Allgemein gilt also, dass wir von Vitaminen einen bestimmte Menge brauchen, sonst werden wir krank. Im Fall von Vitamin C wäre das z.B. die Krankheit Skorbut, die Seefahrerkrankheit. Glücklicherweise kommt so etwas in Europa nur seltenst vor. Wir bekommen ausreichende Mengen aller Vitamine durch unsere Ernährung. Der ein oder andere wird sich fragen, wieso es dann so viele Vitamine als Nahrungsergänzungsmittel zu kaufen gibt. Vermutlich nehmen einige Leser selber regelmäßig Vitamine ein. Ist das denn alles sinnlos?
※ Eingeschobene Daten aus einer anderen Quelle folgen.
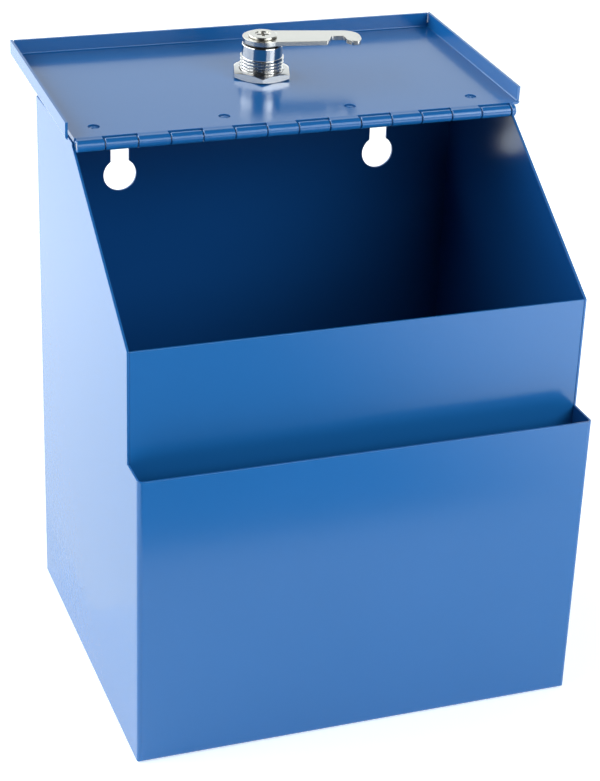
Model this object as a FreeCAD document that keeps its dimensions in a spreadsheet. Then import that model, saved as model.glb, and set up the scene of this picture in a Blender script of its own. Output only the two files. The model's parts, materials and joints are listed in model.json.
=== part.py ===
import FreeCAD, Part
import math
import os

import Sketcher

# Sheet-steel drop box with a sloped, locking lid.
#
# Row frame: +Z up, +X to the right seen from the front, +Y towards the back (wall) side.
# The origin is the centre of the base face.  The lid is drawn open, folded back over the
# top panel, which is joint value 0 of both joints.
#
# The box's own pieces are drawn in a frame whose Y starts at the pocket's front face.
# The lid's pieces are drawn in a frame on the hinge axis: +Y runs along the lid away from
# the hinge and +Z is the lid's inward normal.  The lock's pieces are drawn in a frame on
# the lock's axis with Z = 0 on the lid's outer face.

doc = FreeCAD.newDocument("drop_box")

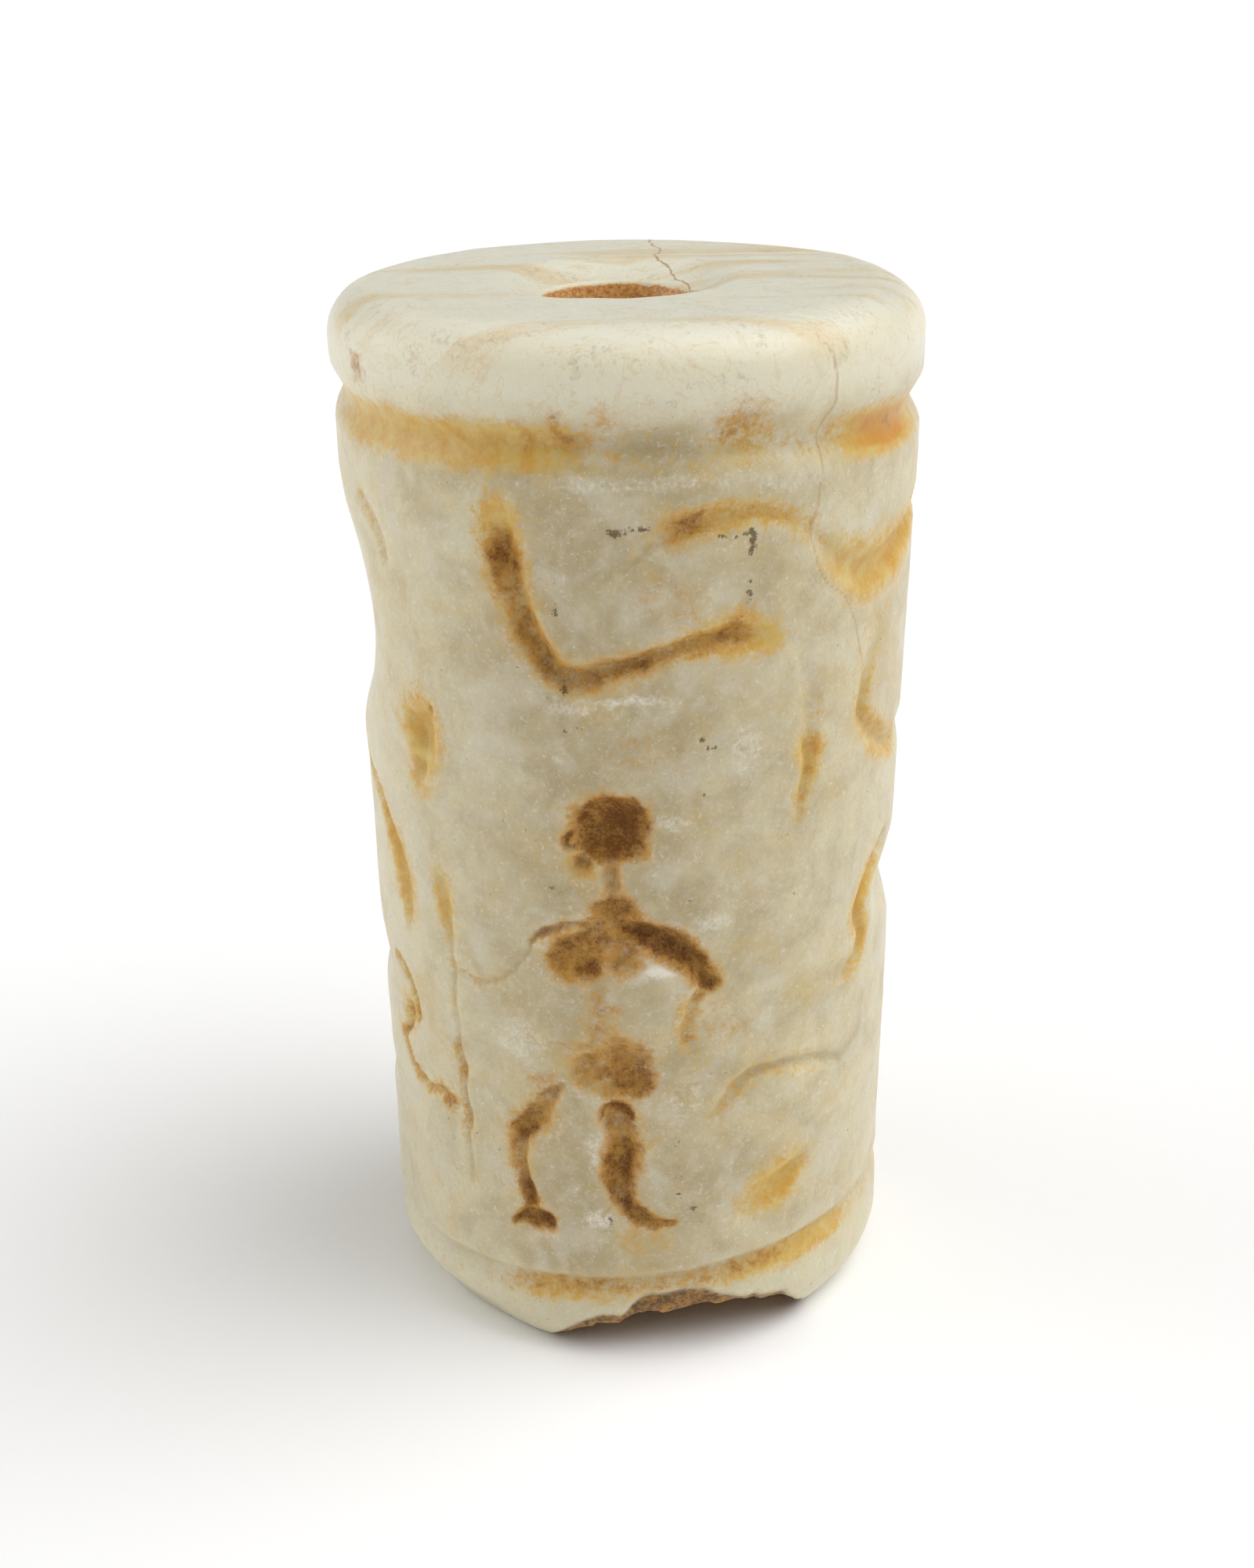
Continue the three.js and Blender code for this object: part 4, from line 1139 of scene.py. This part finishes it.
def build_floor():
    """A plain pale floor that curves up into a low wall far off, all round."""
    profile = [
        (FLOOR_FLAT + (FLOOR_REACH - FLOOR_FLAT) * np.sin(bend), FLOOR_RISE * (1 - np.cos(bend)))
        for bend in np.linspace(0, np.pi / 2, 9)
    ]
    turns = 2 * np.pi * np.arange(FLOOR_SIDES) / FLOOR_SIDES
    points = [(0, 0, 0)] + [(r * np.sin(a), -r * np.cos(a), z) for r, z in profile for a in turns]
    faces = [(0, 1 + k, 1 + (k + 1) % FLOOR_SIDES) for k in range(FLOOR_SIDES)]
    for inner in range(1, 1 + (len(profile) - 1) * FLOOR_SIDES, FLOOR_SIDES):
        outer = inner + FLOOR_SIDES
        for k in range(FLOOR_SIDES):
            after = (k + 1) % FLOOR_SIDES
            faces.append((inner + k, outer + k, outer + after, inner + after))
    mesh = bpy.data.meshes.new("floor")
    mesh.from_pydata(points, [], faces)
    mesh.shade_smooth()
    floor = bpy.data.objects.new("floor", mesh)
    bpy.context.scene.collection.objects.link(floor)
    made = bpy.data.materials.new("pale_floor")
    n = Nodes(made)
    inputs = {"Base Color": (0.96, 0.96, 0.96, 1), "Roughness": 0.9, "Specular IOR Level": 0.0}
    shader = n.add("ShaderNodeBsdfPrincipled", inputs)
    n.add("ShaderNodeOutputMaterial", {"Surface": shader.outputs[0]})
    mesh.materials.append(made)


def build_light():
    """Soft light from the right and round the sides and a dark room in front, as lobes of sky."""
    world = bpy.data.worlds.new("studio")
    bpy.context.scene.world = world
    n = Nodes(world)
    way = n.add("ShaderNodeTexCoord").outputs["Generated"]
    total = 0.0
    for turn, climb, start, strength in LIGHTS:
        a, b = np.radians(turn), np.radians(climb)
        middle = (float(np.sin(a) * np.cos(b)), float(-np.cos(a) * np.cos(b)), float(np.sin(b)))
        near = n.add("ShaderNodeVectorMath", {0: way, 1: middle}, operation="DOT_PRODUCT")
        total = n.plus(n.rise(near.outputs["Value"], start, 1.0, strength), total)
    sky = n.add("ShaderNodeBackground", {"Color": (1, 1, 1, 1), "Strength": total})
    n.add("ShaderNodeOutputWorld", {"Surface": sky.outputs[0]})


def build_camera():
    """The photograph's view: close, a little above and with a slight lean."""
    elevation, roll = np.radians(CAMERA_ELEVATION), np.radians(CAMERA_ROLL)
    back = Vector((0, -np.cos(elevation), np.sin(elevation)))
    across = Vector((1, 0, 0))
    up = back.cross(across)
    right = np.cos(roll) * across + np.sin(roll) * up
    up = np.cos(roll) * up - np.sin(roll) * across
    turn = Matrix((right, up, back)).transposed().to_4x4()
    lens = bpy.data.cameras.new("camera")
    lens.sensor_width = CAMERA_SENSOR
    lens.lens = CAMERA_LENS
    lens.clip_start = CAMERA_NEAR
    camera = bpy.data.objects.new("camera", lens)
    eye = Vector(CAMERA_AIM) + back * CAMERA_DISTANCE
    camera.matrix_world = Matrix.Translation(eye * MM) @ turn
    bpy.context.scene.collection.objects.link(camera)
    bpy.context.scene.camera = camera


build_camera()
seal = build_seal()
seal.data.materials.append(marble_material())
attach(seal, "root")
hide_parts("seal")
build_floor()
build_light()
bpy.context.scene.view_settings.view_transform = "Standard"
Und gilt das auch für Vitamin D, das sich in den letzten Jahren als der Vorreiter der Vitamine herausgebildet hat, von dem wir alle zu wenig haben und das wir dringend supplementieren sollten?

Leider muss man sagen, dass die Supplementierung mit Vitaminen ohne eine klare Indikation (z.B. bei einer bestimmten Erkrankung, einer Schwangerschaft oder einem Neugeborenen) wissenschaftlich ziemlich klar wirkungslos ist. Die Studienlage aufzudröseln werde ich mir für einen eigenen Artikel zum Thema aufheben, um dem Thema auch gerecht zu werden. An dieser Stelle möchte ich nur auf einige gute Studien zu Vitamin D aufmerksam machen:

Ein Cochrane-Review hat keine überzeugende Evidenz gefunden, dass Vitamin D die Mortalität insgesamt erniedrigt. Ein weiteres Cochrane-Review hat keinen Nutzen in der Prävention von Krebs gezeigt. Vitamin D verhindert keinen Typ 2-Diabetes. Eine große Studie aus dem New England Journal of Medicine hat keine Reduktion des Krebsrisikos oder der Häufigkeit kardiovaskulärer Erkrankungen durch Vitamin D-Supplementierung gezeigt. Vitamin D verhindert weder Depressionen noch Demenz. In dieser Metaanalyse war das Risiko kardiovaskulärer Erkrankungen (in diesem Fall eines Schlaganfalls) sogar erhöht.

Wer mehr über das Thema wissen will, dem kann ich Paul Offits Buch Overkill empfehlen, oder den schon erwähnten Artikel meinerseits, den ich gedenke im Laufe des Jahres zu verfassen (und dann hier verlinke). Es lässt sich aber schon mal sagen, dass Vitamine insgesamt ziemlich undankbar sind. Wir werden krank wenn wir nicht genug davon zu uns nehmen, aber ab einer gewissen Menge (die wir alle mit der Nahrung bekommen) bringen uns mehr Vitamine rein gar nichts mehr. Supermenschen werden wir dadurch nicht. Ganz im Gegenteil: insbesondere bei den fettlöslichen Vitaminen gibt es analog zu den Hypovitaminosen auch Hypervitaminosen, d.h. Vergiftungen durch zu viel eines Vitamins. Beim Vitamin A kommt es da u.a. zu Schmerzattacken und Haarausfall. Durch eine falsche Ernährung erreicht man solche hohen Mengen an Vitaminen nicht, wohl aber durch Supplementierung mit hochdosierten Vitaminen, die man (leider) mittlerweile in jedem Supermarkt kaufen kann. Besser wäre es, auch Vitamine als Medikamente anzusehen, und sie nur in Rücksprache mit dem eigenen Arzt einzunehmen. Vitamine sind keine Wundermittel, sondern hauptsächlich ungerechtfertigter Hype.